Aortic Valve Regurgitation

The aorta is the main artery (blood vessel) that carries blood out of your heart and into your body. The aortic valve allows blood to flow from your heart into the aorta.

Aortic valve regurgitation (aortic regurgitation) is a disorder that occurs when the aortic valve leaks (regurgitates) each time the left ventricle (lower heart chamber) relaxes. This allows blood to flow improperly — in two directions instead of one.

Normally, oxygen-rich blood flows out through the aorta into your body. A defective valve allows blood to flow backward from the aorta into the left ventricle. This causes your heart to work harder to make up for the blood that is leaking back into the ventricle. Ventricle walls may thicken, making your heart muscle pump less effectively. Eventually, your heart may not pump enough to meet your body’s need for blood, leading to a serious condition known as congestive heart failure.

Causes of Aortic Valve Regurgitation

Causes of aortic regurgitation include aging processes, which can weaken your valve tissue. Other causes can include high blood pressure, bacterial infection, untreated syphilis or a past injury. 

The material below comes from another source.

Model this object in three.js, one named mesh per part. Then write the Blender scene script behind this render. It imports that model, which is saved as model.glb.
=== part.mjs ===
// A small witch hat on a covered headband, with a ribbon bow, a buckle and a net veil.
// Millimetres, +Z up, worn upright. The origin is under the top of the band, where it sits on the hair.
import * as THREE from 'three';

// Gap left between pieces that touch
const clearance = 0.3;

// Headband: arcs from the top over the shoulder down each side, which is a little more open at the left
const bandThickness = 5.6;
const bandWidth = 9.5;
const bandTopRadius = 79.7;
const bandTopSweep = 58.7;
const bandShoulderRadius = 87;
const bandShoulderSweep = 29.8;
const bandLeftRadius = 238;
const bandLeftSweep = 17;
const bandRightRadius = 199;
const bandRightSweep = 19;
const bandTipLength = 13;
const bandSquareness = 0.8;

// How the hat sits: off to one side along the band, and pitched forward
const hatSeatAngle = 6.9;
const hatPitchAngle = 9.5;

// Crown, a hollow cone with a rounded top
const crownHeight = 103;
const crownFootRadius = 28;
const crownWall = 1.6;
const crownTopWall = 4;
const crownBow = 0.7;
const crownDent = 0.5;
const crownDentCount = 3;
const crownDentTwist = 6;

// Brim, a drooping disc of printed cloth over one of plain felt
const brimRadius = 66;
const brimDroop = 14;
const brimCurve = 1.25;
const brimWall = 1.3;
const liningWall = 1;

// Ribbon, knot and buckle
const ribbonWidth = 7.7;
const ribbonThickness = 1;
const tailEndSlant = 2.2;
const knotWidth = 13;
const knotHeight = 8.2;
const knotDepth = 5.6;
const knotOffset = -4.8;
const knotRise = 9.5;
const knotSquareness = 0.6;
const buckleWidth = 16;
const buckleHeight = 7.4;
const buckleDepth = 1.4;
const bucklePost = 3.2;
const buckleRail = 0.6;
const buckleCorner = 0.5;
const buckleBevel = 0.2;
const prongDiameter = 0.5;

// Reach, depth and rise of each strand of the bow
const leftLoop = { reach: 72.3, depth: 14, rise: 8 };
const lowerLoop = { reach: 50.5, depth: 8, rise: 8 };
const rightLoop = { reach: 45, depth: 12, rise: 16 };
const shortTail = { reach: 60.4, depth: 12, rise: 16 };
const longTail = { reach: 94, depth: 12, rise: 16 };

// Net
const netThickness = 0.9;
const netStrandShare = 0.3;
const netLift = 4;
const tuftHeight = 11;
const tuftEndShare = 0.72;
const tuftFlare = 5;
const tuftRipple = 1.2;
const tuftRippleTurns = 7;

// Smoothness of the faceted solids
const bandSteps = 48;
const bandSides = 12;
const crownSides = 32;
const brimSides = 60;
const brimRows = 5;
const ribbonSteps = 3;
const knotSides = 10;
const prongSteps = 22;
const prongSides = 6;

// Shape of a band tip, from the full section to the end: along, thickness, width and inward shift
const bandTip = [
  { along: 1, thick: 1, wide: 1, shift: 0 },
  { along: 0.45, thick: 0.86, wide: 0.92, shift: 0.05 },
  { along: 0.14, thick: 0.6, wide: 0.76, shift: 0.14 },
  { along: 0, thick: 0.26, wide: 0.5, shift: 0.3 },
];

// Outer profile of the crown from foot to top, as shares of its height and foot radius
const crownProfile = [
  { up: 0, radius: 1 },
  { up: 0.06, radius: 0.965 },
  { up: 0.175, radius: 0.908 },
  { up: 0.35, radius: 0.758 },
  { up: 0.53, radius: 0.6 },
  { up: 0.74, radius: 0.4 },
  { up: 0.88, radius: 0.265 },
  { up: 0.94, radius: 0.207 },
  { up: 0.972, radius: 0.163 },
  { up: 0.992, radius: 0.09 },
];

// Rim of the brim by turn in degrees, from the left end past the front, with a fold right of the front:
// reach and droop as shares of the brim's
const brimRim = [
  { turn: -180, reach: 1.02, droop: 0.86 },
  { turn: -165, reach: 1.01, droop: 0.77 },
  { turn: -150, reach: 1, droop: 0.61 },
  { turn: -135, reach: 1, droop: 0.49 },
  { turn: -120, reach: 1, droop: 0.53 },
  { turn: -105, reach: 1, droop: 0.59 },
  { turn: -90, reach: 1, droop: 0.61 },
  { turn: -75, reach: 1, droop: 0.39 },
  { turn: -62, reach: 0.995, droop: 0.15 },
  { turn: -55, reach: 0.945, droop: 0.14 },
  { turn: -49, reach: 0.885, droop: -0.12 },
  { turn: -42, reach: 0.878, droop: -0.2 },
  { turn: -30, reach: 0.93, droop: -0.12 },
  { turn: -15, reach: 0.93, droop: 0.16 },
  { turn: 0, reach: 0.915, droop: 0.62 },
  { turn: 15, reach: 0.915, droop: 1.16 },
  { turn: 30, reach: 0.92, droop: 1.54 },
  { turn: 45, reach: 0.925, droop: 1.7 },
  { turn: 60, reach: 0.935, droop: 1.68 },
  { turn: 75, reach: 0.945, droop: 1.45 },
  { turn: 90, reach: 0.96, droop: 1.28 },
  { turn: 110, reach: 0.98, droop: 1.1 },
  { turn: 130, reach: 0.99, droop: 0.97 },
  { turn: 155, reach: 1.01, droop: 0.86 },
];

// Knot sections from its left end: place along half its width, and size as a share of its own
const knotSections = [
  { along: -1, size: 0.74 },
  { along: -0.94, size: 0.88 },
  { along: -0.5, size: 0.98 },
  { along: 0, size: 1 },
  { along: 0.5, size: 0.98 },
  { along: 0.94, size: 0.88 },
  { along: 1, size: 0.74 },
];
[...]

Symptoms of Aortic Valve Regurgitation

You may have no symptoms of aortic regurgitation if you have mild valve disorder. If you have more severe aortic regurgitation, you may notice symptoms such as: 

  • Fatigue and weakness, especially when you increase activity
  • Shortness of breath during exercise or when you lie down
  • Swollen ankles and feet
  • Chest pain (angina), discomfort or tightness, which may get worse during exercise
  • Fainting or feeling light-headed
  • Irregular pulse (arrhythmia)
  • Heart murmur (abnormal sounds heard during a heartbeat, caused by difficult blood flow)
  • Palpitations (feeling a rapid, fluttering heartbeat)

Treatment of Aortic Valve Regurgitation

Your doctor may prescribe medical therapies to treat aortic regurgitation. Medication can help reduce blood clotting and lower your stroke risk, but you may still require valve repair or replacement. At the Orlando Health Heart Valve Center, we provide many less invasive alternatives to traditional open surgery. 

Minimally invasive surgical procedures are less invasive than general or open-heart surgery. For certain more complex conditions, surgeons may perform a combination of procedures in high-tech, fully equipped hybrid surgical suites.

At Orlando Health Heart Valve Center, our team will evaluate your condition, collaborate across disciplines as needed, and develop the best treatment plan for you.